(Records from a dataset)
──────────
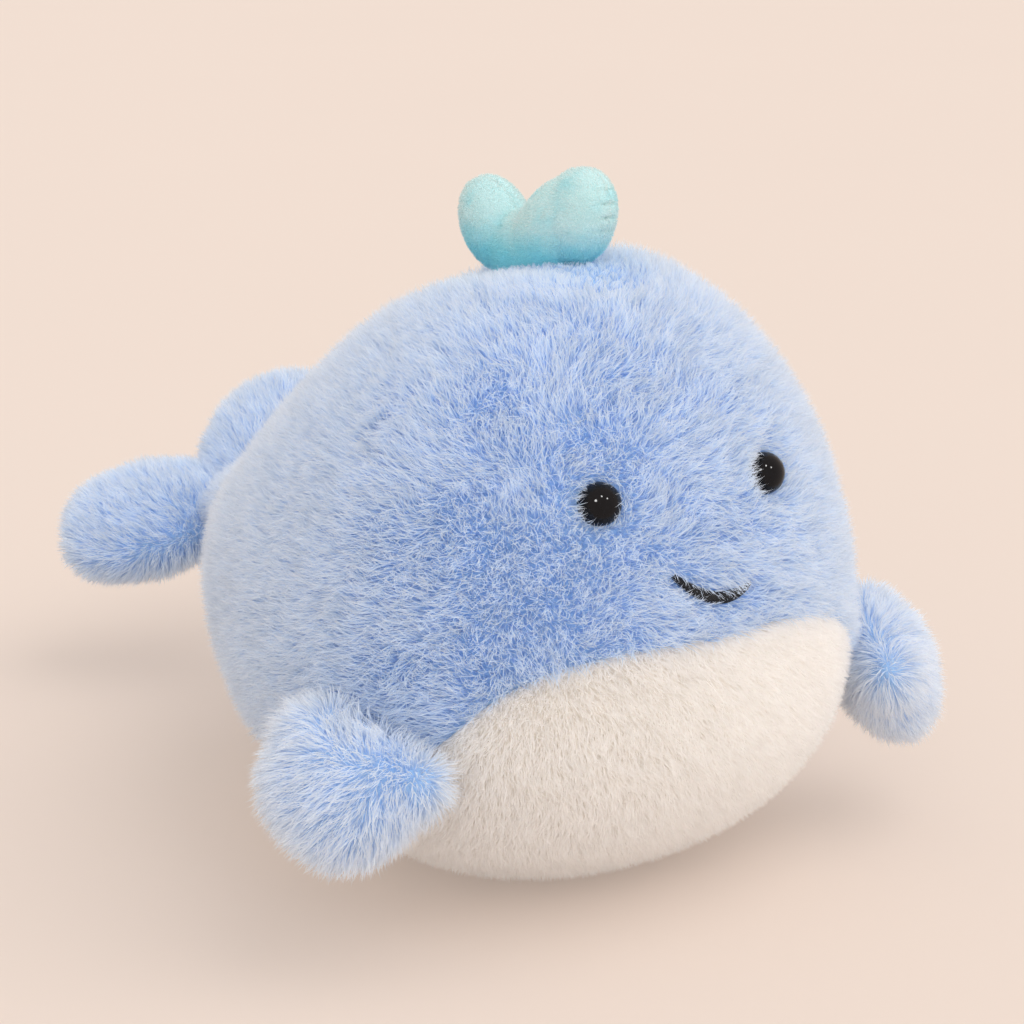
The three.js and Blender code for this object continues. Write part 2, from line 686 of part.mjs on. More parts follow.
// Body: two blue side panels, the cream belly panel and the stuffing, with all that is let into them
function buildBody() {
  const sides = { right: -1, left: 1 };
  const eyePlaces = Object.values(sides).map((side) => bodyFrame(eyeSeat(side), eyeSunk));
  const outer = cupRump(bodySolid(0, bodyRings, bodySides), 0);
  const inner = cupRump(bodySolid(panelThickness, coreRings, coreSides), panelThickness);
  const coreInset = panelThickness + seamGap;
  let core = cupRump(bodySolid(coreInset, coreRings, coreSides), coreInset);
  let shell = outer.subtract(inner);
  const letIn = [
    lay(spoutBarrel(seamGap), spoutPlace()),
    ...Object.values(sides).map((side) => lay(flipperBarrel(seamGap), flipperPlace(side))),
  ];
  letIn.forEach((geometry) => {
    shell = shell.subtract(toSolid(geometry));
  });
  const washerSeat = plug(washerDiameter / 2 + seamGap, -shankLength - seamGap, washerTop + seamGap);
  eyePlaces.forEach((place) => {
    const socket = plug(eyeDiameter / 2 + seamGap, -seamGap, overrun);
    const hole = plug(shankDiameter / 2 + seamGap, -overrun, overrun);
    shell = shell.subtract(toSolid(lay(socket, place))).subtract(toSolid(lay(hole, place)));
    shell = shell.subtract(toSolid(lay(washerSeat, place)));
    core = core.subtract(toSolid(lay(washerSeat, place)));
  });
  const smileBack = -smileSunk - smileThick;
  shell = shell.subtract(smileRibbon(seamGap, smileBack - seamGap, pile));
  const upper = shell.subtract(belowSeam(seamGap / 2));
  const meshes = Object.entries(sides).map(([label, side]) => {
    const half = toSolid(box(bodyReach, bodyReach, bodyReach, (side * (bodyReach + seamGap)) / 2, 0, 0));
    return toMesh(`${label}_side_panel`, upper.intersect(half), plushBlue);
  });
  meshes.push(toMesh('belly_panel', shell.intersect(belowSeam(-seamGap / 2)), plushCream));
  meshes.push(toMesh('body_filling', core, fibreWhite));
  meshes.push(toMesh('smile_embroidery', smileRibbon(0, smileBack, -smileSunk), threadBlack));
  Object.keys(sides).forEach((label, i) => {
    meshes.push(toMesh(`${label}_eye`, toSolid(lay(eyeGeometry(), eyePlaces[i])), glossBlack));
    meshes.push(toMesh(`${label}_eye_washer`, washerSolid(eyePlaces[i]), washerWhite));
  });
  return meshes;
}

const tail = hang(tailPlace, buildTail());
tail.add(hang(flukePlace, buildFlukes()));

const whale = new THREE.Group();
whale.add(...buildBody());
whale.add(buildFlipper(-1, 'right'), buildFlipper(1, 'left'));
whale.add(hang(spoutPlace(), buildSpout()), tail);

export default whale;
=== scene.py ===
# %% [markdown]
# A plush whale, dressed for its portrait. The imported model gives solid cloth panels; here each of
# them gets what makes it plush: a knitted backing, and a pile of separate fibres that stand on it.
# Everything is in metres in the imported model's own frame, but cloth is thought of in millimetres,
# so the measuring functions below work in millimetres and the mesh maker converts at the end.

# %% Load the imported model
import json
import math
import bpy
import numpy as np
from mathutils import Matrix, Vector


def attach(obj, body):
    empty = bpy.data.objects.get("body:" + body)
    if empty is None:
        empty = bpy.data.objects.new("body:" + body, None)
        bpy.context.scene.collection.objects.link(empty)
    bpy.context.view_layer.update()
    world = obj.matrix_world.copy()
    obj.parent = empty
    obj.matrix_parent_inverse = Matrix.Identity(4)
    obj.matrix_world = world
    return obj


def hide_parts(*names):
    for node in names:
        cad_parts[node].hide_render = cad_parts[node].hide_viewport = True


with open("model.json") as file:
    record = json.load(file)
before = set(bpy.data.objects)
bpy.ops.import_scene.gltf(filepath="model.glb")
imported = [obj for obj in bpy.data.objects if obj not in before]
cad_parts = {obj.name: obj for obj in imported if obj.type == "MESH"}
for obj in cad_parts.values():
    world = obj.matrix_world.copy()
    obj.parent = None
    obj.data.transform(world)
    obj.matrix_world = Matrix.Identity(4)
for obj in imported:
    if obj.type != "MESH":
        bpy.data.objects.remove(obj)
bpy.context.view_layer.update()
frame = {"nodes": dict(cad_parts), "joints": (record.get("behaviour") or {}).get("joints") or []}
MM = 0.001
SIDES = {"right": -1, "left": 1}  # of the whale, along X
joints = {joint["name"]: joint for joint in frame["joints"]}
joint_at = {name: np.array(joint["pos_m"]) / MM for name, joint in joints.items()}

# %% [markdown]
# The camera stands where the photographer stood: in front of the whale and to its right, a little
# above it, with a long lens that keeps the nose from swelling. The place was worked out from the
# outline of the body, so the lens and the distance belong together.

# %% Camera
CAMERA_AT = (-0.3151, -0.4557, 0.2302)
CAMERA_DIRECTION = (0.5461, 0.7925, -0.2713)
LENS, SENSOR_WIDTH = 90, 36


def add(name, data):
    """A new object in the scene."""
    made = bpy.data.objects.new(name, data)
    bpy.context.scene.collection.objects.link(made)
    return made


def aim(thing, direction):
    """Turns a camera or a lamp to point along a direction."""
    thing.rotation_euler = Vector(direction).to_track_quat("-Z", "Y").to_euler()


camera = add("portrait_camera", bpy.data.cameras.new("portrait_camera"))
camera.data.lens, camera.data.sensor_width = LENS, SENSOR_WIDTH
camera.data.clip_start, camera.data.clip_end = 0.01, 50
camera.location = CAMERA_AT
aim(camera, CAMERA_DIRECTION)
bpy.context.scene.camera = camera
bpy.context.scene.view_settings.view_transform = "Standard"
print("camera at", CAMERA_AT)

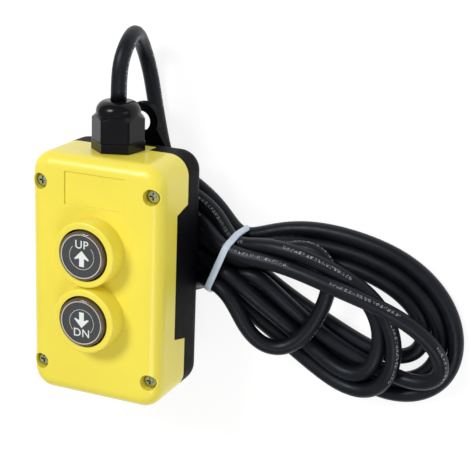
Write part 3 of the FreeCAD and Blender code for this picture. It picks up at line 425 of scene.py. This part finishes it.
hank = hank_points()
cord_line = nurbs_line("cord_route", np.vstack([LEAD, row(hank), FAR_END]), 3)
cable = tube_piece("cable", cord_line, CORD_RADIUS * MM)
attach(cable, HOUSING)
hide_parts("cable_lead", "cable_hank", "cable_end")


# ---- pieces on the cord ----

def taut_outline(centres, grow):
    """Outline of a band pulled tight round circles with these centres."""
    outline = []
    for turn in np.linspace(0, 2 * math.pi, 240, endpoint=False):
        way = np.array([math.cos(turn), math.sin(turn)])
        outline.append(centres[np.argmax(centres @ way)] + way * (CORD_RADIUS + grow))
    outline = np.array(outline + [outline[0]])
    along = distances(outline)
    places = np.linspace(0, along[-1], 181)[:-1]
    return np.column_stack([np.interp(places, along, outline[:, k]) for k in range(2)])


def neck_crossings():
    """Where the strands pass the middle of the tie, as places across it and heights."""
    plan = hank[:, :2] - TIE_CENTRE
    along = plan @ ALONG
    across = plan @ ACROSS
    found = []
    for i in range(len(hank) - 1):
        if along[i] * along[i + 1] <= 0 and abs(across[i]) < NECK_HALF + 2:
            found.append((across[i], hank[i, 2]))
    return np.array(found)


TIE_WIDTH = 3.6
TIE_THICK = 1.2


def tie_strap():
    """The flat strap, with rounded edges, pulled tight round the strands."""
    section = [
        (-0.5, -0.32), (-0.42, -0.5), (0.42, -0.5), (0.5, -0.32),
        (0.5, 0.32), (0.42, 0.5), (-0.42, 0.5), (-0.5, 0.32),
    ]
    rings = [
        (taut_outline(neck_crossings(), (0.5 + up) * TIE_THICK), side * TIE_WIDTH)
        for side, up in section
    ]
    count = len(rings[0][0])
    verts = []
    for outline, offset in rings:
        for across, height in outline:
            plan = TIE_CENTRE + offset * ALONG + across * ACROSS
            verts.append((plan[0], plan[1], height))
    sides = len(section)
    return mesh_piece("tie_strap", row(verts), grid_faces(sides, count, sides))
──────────
_Stated goal_: From the preceding material, extract every line exactly.

_The solution_:
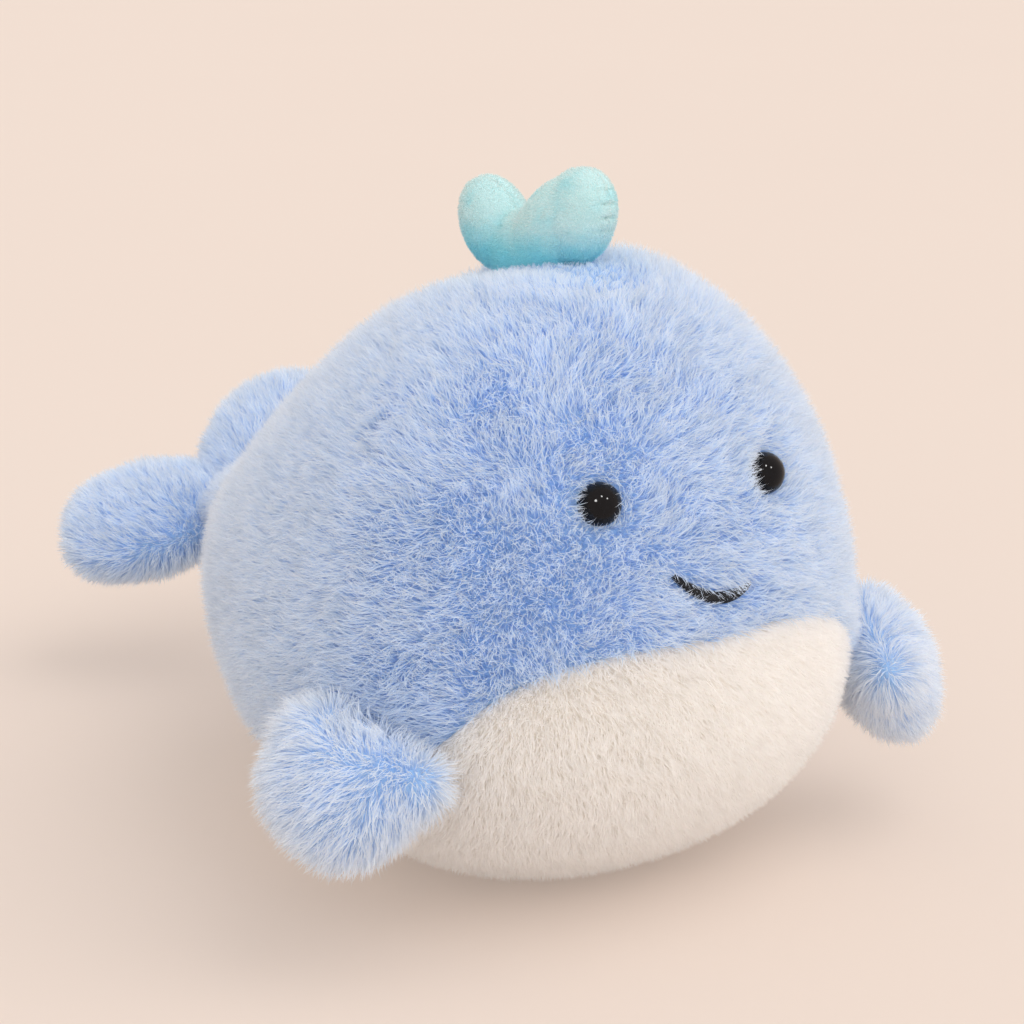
The three.js and Blender code for this object continues. Write part 2, from line 686 of part.mjs on. More parts follow.
// Body: two blue side panels, the cream belly panel and the stuffing, with all that is let into them
function buildBody() {
  const sides = { right: -1, left: 1 };
  const eyePlaces = Object.values(sides).map((side) => bodyFrame(eyeSeat(side), eyeSunk));
  const outer = cupRump(bodySolid(0, bodyRings, bodySides), 0);
  const inner = cupRump(bodySolid(panelThickness, coreRings, coreSides), panelThickness);
  const coreInset = panelThickness + seamGap;
  let core = cupRump(bodySolid(coreInset, coreRings, coreSides), coreInset);
  let shell = outer.subtract(inner);
  const letIn = [
    lay(spoutBarrel(seamGap), spoutPlace()),
    ...Object.values(sides).map((side) => lay(flipperBarrel(seamGap), flipperPlace(side))),
  ];
  letIn.forEach((geometry) => {
    shell = shell.subtract(toSolid(geometry));
  });
  const washerSeat = plug(washerDiameter / 2 + seamGap, -shankLength - seamGap, washerTop + seamGap);
  eyePlaces.forEach((place) => {
    const socket = plug(eyeDiameter / 2 + seamGap, -seamGap, overrun);
    const hole = plug(shankDiameter / 2 + seamGap, -overrun, overrun);
    shell = shell.subtract(toSolid(lay(socket, place))).subtract(toSolid(lay(hole, place)));
    shell = shell.subtract(toSolid(lay(washerSeat, place)));
    core = core.subtract(toSolid(lay(washerSeat, place)));
  });
  const smileBack = -smileSunk - smileThick;
  shell = shell.subtract(smileRibbon(seamGap, smileBack - seamGap, pile));
  const upper = shell.subtract(belowSeam(seamGap / 2));
  const meshes = Object.entries(sides).map(([label, side]) => {
    const half = toSolid(box(bodyReach, bodyReach, bodyReach, (side * (bodyReach + seamGap)) / 2, 0, 0));
    return toMesh(`${label}_side_panel`, upper.intersect(half), plushBlue);
  });
  meshes.push(toMesh('belly_panel', shell.intersect(belowSeam(-seamGap / 2)), plushCream));
  meshes.push(toMesh('body_filling', core, fibreWhite));
  meshes.push(toMesh('smile_embroidery', smileRibbon(0, smileBack, -smileSunk), threadBlack));
  Object.keys(sides).forEach((label, i) => {
    meshes.push(toMesh(`${label}_eye`, toSolid(lay(eyeGeometry(), eyePlaces[i])), glossBlack));
    meshes.push(toMesh(`${label}_eye_washer`, washerSolid(eyePlaces[i]), washerWhite));
  });
  return meshes;
}

const tail = hang(tailPlace, buildTail());
tail.add(hang(flukePlace, buildFlukes()));

const whale = new THREE.Group();
whale.add(...buildBody());
whale.add(buildFlipper(-1, 'right'), buildFlipper(1, 'left'));
whale.add(hang(spoutPlace(), buildSpout()), tail);

export default whale;
=== scene.py ===
# %% [markdown]
# A plush whale, dressed for its portrait. The imported model gives solid cloth panels; here each of
# them gets what makes it plush: a knitted backing, and a pile of separate fibres that stand on it.
# Everything is in metres in the imported model's own frame, but cloth is thought of in millimetres,
# so the measuring functions below work in millimetres and the mesh maker converts at the end.

# %% Load the imported model
import json
import math
import bpy
import numpy as np
from mathutils import Matrix, Vector


def attach(obj, body):
    empty = bpy.data.objects.get("body:" + body)
    if empty is None:
        empty = bpy.data.objects.new("body:" + body, None)
        bpy.context.scene.collection.objects.link(empty)
    bpy.context.view_layer.update()
    world = obj.matrix_world.copy()
    obj.parent = empty
    obj.matrix_parent_inverse = Matrix.Identity(4)
    obj.matrix_world = world
    return obj


def hide_parts(*names):
    for node in names:
        cad_parts[node].hide_render = cad_parts[node].hide_viewport = True


with open("model.json") as file:
    record = json.load(file)
before = set(bpy.data.objects)
bpy.ops.import_scene.gltf(filepath="model.glb")
imported = [obj for obj in bpy.data.objects if obj not in before]
cad_parts = {obj.name: obj for obj in imported if obj.type == "MESH"}
for obj in cad_parts.values():
    world = obj.matrix_world.copy()
    obj.parent = None
    obj.data.transform(world)
    obj.matrix_world = Matrix.Identity(4)
for obj in imported:
    if obj.type != "MESH":
        bpy.data.objects.remove(obj)
bpy.context.view_layer.update()
frame = {"nodes": dict(cad_parts), "joints": (record.get("behaviour") or {}).get("joints") or []}
MM = 0.001
SIDES = {"right": -1, "left": 1}  # of the whale, along X
joints = {joint["name"]: joint for joint in frame["joints"]}
joint_at = {name: np.array(joint["pos_m"]) / MM for name, joint in joints.items()}

# %% [markdown]
# The camera stands where the photographer stood: in front of the whale and to its right, a little
# above it, with a long lens that keeps the nose from swelling. The place was worked out from the
# outline of the body, so the lens and the distance belong together.

# %% Camera
CAMERA_AT = (-0.3151, -0.4557, 0.2302)
CAMERA_DIRECTION = (0.5461, 0.7925, -0.2713)
LENS, SENSOR_WIDTH = 90, 36


def add(name, data):
    """A new object in the scene."""
    made = bpy.data.objects.new(name, data)
    bpy.context.scene.collection.objects.link(made)
    return made


def aim(thing, direction):
    """Turns a camera or a lamp to point along a direction."""
    thing.rotation_euler = Vector(direction).to_track_quat("-Z", "Y").to_euler()


camera = add("portrait_camera", bpy.data.cameras.new("portrait_camera"))
camera.data.lens, camera.data.sensor_width = LENS, SENSOR_WIDTH
camera.data.clip_start, camera.data.clip_end = 0.01, 50
camera.location = CAMERA_AT
aim(camera, CAMERA_DIRECTION)
bpy.context.scene.camera = camera
bpy.context.scene.view_settings.view_transform = "Standard"
print("camera at", CAMERA_AT)

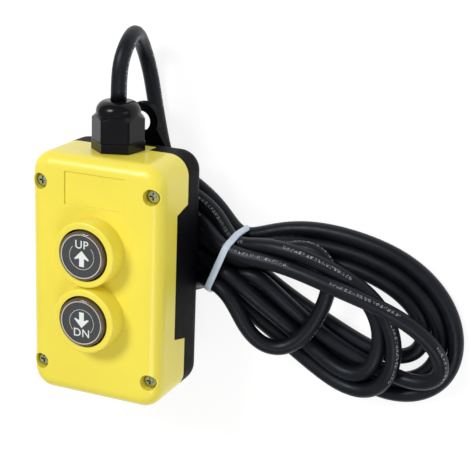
Write part 3 of the FreeCAD and Blender code for this picture. It picks up at line 425 of scene.py. This part finishes it.
hank = hank_points()
cord_line = nurbs_line("cord_route", np.vstack([LEAD, row(hank), FAR_END]), 3)
cable = tube_piece("cable", cord_line, CORD_RADIUS * MM)
attach(cable, HOUSING)
hide_parts("cable_lead", "cable_hank", "cable_end")


# ---- pieces on the cord ----

def taut_outline(centres, grow):
    """Outline of a band pulled tight round circles with these centres."""
    outline = []
    for turn in np.linspace(0, 2 * math.pi, 240, endpoint=False):
        way = np.array([math.cos(turn), math.sin(turn)])
        outline.append(centres[np.argmax(centres @ way)] + way * (CORD_RADIUS + grow))
    outline = np.array(outline + [outline[0]])
    along = distances(outline)
    places = np.linspace(0, along[-1], 181)[:-1]
    return np.column_stack([np.interp(places, along, outline[:, k]) for k in range(2)])


def neck_crossings():
    """Where the strands pass the middle of the tie, as places across it and heights."""
    plan = hank[:, :2] - TIE_CENTRE
    along = plan @ ALONG
    across = plan @ ACROSS
    found = []
    for i in range(len(hank) - 1):
        if along[i] * along[i + 1] <= 0 and abs(across[i]) < NECK_HALF + 2:
            found.append((across[i], hank[i, 2]))
    return np.array(found)


TIE_WIDTH = 3.6
TIE_THICK = 1.2


def tie_strap():
    """The flat strap, with rounded edges, pulled tight round the strands."""
    section = [
        (-0.5, -0.32), (-0.42, -0.5), (0.42, -0.5), (0.5, -0.32),
        (0.5, 0.32), (0.42, 0.5), (-0.42, 0.5), (-0.5, 0.32),
    ]
    rings = [
        (taut_outline(neck_crossings(), (0.5 + up) * TIE_THICK), side * TIE_WIDTH)
        for side, up in section
    ]
    count = len(rings[0][0])
    verts = []
    for outline, offset in rings:
        for across, height in outline:
            plan = TIE_CENTRE + offset * ALONG + across * ACROSS
            verts.append((plan[0], plan[1], height))
    sides = len(section)
    return mesh_piece("tie_strap", row(verts), grid_faces(sides, count, sides))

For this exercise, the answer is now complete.